▶ [DESCRIPTION OF THE TASK]:
Write out all of the data exactly as it appears.

[begin DATA EXCERPT]

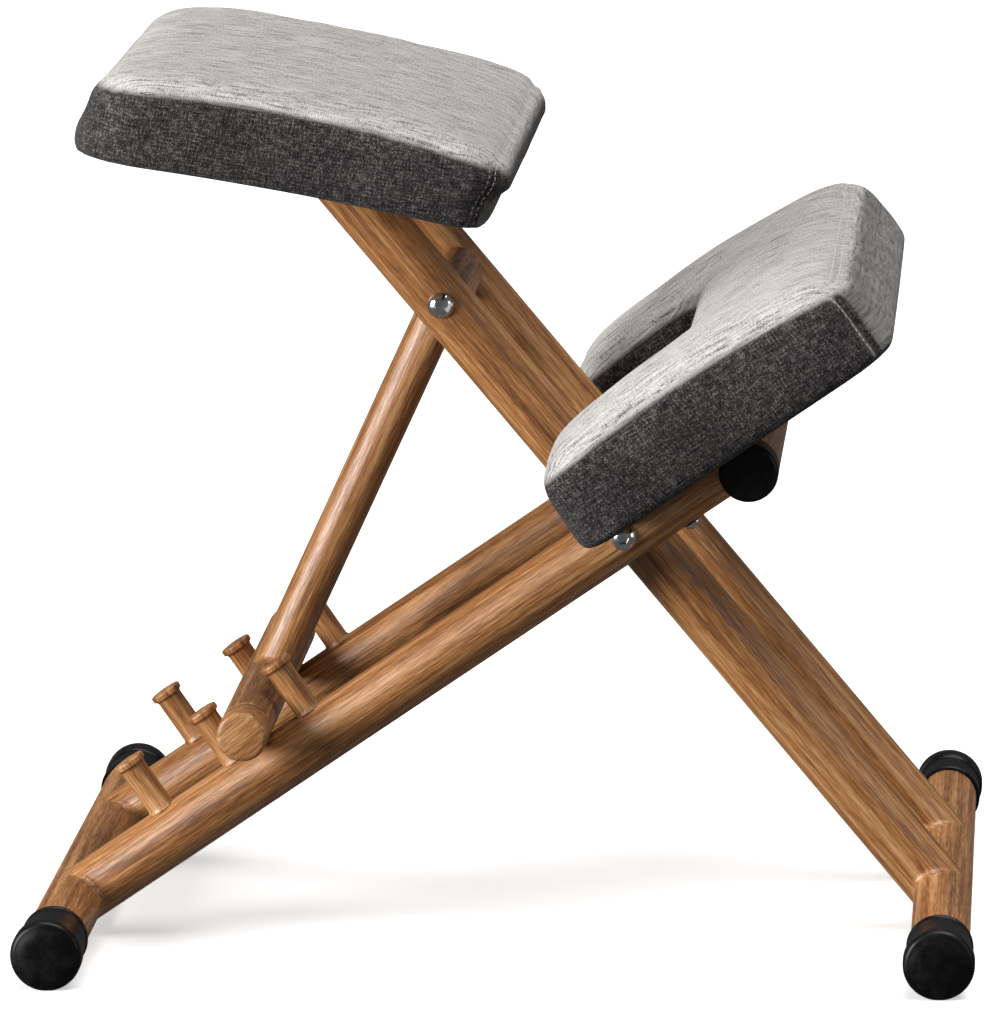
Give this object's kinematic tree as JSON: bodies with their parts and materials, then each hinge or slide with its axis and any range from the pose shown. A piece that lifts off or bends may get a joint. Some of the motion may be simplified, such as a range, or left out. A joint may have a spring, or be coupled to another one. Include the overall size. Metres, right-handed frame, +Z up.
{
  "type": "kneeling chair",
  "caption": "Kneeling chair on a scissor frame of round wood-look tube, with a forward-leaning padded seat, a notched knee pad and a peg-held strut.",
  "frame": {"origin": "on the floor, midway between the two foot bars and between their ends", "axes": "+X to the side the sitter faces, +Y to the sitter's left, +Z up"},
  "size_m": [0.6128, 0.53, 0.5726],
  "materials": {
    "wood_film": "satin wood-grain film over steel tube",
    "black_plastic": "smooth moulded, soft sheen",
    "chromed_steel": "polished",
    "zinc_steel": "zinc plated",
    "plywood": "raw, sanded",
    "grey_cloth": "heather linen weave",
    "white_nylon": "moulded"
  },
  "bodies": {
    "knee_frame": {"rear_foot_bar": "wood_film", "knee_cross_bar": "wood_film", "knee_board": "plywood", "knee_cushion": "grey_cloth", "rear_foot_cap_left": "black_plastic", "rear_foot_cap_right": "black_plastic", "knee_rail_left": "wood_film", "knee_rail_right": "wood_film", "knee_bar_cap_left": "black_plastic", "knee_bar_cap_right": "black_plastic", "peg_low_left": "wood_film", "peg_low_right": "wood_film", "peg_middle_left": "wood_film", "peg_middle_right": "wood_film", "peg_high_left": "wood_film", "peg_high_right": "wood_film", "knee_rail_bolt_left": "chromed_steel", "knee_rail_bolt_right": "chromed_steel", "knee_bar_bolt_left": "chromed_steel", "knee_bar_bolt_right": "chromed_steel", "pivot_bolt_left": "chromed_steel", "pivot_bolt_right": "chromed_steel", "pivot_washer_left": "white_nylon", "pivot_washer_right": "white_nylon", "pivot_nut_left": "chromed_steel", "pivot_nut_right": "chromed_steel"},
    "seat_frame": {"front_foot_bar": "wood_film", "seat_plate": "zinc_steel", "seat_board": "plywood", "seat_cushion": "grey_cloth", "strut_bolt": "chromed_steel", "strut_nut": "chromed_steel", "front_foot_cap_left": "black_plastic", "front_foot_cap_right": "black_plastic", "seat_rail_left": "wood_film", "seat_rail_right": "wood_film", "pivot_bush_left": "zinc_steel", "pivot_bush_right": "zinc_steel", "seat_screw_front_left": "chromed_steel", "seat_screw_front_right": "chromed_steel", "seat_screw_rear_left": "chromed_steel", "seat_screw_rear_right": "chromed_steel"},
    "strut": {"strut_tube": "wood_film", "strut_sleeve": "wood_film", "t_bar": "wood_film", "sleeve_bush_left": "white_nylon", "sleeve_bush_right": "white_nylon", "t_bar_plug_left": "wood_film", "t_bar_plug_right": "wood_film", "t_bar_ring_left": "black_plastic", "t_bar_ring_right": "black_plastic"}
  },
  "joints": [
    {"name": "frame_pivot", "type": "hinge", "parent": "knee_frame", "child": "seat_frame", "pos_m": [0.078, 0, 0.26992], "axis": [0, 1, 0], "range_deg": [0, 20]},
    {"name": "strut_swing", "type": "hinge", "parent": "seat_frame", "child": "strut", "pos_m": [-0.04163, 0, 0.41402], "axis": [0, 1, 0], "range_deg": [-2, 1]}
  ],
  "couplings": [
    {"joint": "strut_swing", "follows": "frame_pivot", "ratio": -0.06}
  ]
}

[end DATA EXCERPT]

▶ [IN RESPONSE]:
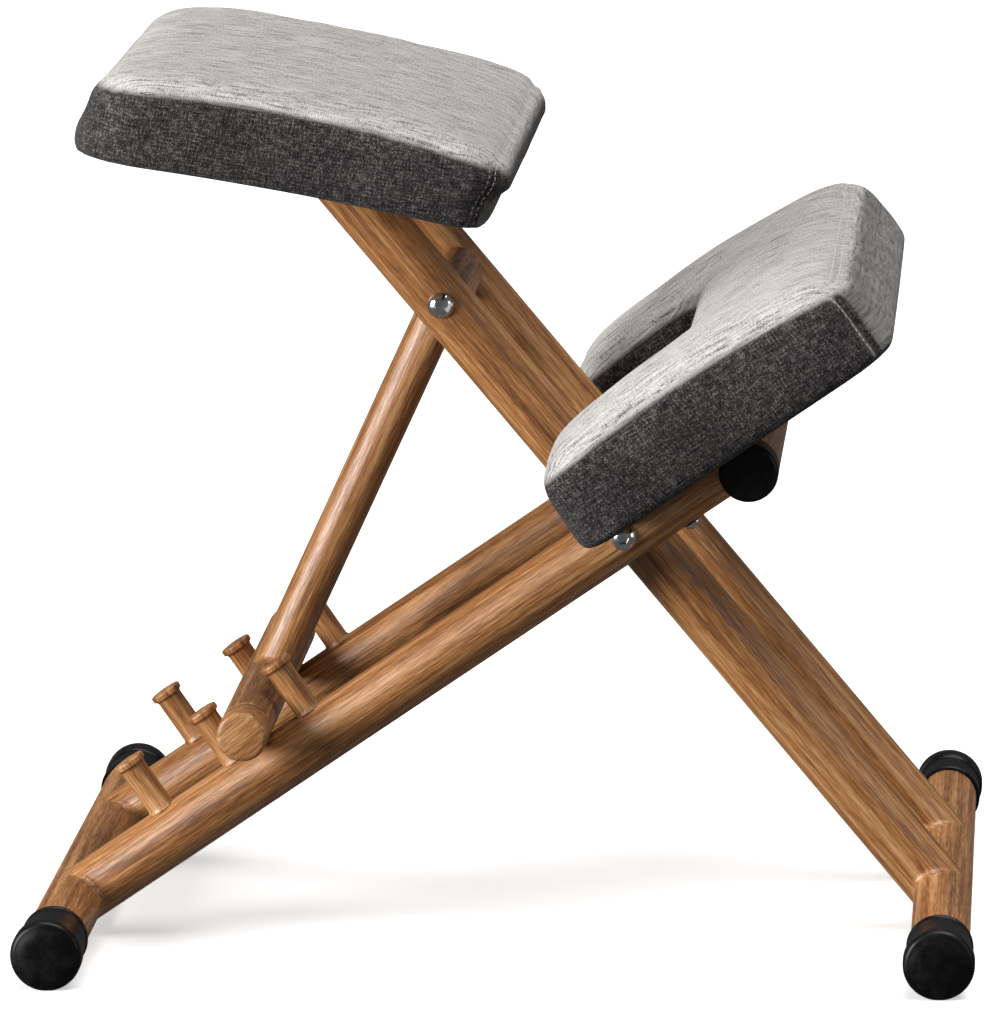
Give this object's kinematic tree as JSON: bodies with their parts and materials, then each hinge or slide with its axis and any range from the pose shown. A piece that lifts off or bends may get a joint. Some of the motion may be simplified, such as a range, or left out. A joint may have a spring, or be coupled to another one. Include the overall size. Metres, right-handed frame, +Z up.
{
  "type": "kneeling chair",
  "caption": "Kneeling chair on a scissor frame of round wood-look tube, with a forward-leaning padded seat, a notched knee pad and a peg-held strut.",
  "frame": {"origin": "on the floor, midway between the two foot bars and between their ends", "axes": "+X to the side the sitter faces, +Y to the sitter's left, +Z up"},
  "size_m": [0.6128, 0.53, 0.5726],
  "materials": {
    "wood_film": "satin wood-grain film over steel tube",
    "black_plastic": "smooth moulded, soft sheen",
    "chromed_steel": "polished",
    "zinc_steel": "zinc plated",
    "plywood": "raw, sanded",
    "grey_cloth": "heather linen weave",
    "white_nylon": "moulded"
  },
  "bodies": {
    "knee_frame": {"rear_foot_bar": "wood_film", "knee_cross_bar": "wood_film", "knee_board": "plywood", "knee_cushion": "grey_cloth", "rear_foot_cap_left": "black_plastic", "rear_foot_cap_right": "black_plastic", "knee_rail_left": "wood_film", "knee_rail_right": "wood_film", "knee_bar_cap_left": "black_plastic", "knee_bar_cap_right": "black_plastic", "peg_low_left": "wood_film", "peg_low_right": "wood_film", "peg_middle_left": "wood_film", "peg_middle_right": "wood_film", "peg_high_left": "wood_film", "peg_high_right": "wood_film", "knee_rail_bolt_left": "chromed_steel", "knee_rail_bolt_right": "chromed_steel", "knee_bar_bolt_left": "chromed_steel", "knee_bar_bolt_right": "chromed_steel", "pivot_bolt_left": "chromed_steel", "pivot_bolt_right": "chromed_steel", "pivot_washer_left": "white_nylon", "pivot_washer_right": "white_nylon", "pivot_nut_left": "chromed_steel", "pivot_nut_right": "chromed_steel"},
    "seat_frame": {"front_foot_bar": "wood_film", "seat_plate": "zinc_steel", "seat_board": "plywood", "seat_cushion": "grey_cloth", "strut_bolt": "chromed_steel", "strut_nut": "chromed_steel", "front_foot_cap_left": "black_plastic", "front_foot_cap_right": "black_plastic", "seat_rail_left": "wood_film", "seat_rail_right": "wood_film", "pivot_bush_left": "zinc_steel", "pivot_bush_right": "zinc_steel", "seat_screw_front_left": "chromed_steel", "seat_screw_front_right": "chromed_steel", "seat_screw_rear_left": "chromed_steel", "seat_screw_rear_right": "chromed_steel"},
    "strut": {"strut_tube": "wood_film", "strut_sleeve": "wood_film", "t_bar": "wood_film", "sleeve_bush_left": "white_nylon", "sleeve_bush_right": "white_nylon", "t_bar_plug_left": "wood_film", "t_bar_plug_right": "wood_film", "t_bar_ring_left": "black_plastic", "t_bar_ring_right": "black_plastic"}
  },
  "joints": [
    {"name": "frame_pivot", "type": "hinge", "parent": "knee_frame", "child": "seat_frame", "pos_m": [0.078, 0, 0.26992], "axis": [0, 1, 0], "range_deg": [0, 20]},
    {"name": "strut_swing", "type": "hinge", "parent": "seat_frame", "child": "strut", "pos_m": [-0.04163, 0, 0.41402], "axis": [0, 1, 0], "range_deg": [-2, 1]}
  ],
  "couplings": [
    {"joint": "strut_swing", "follows": "frame_pivot", "ratio": -0.06}
  ]
}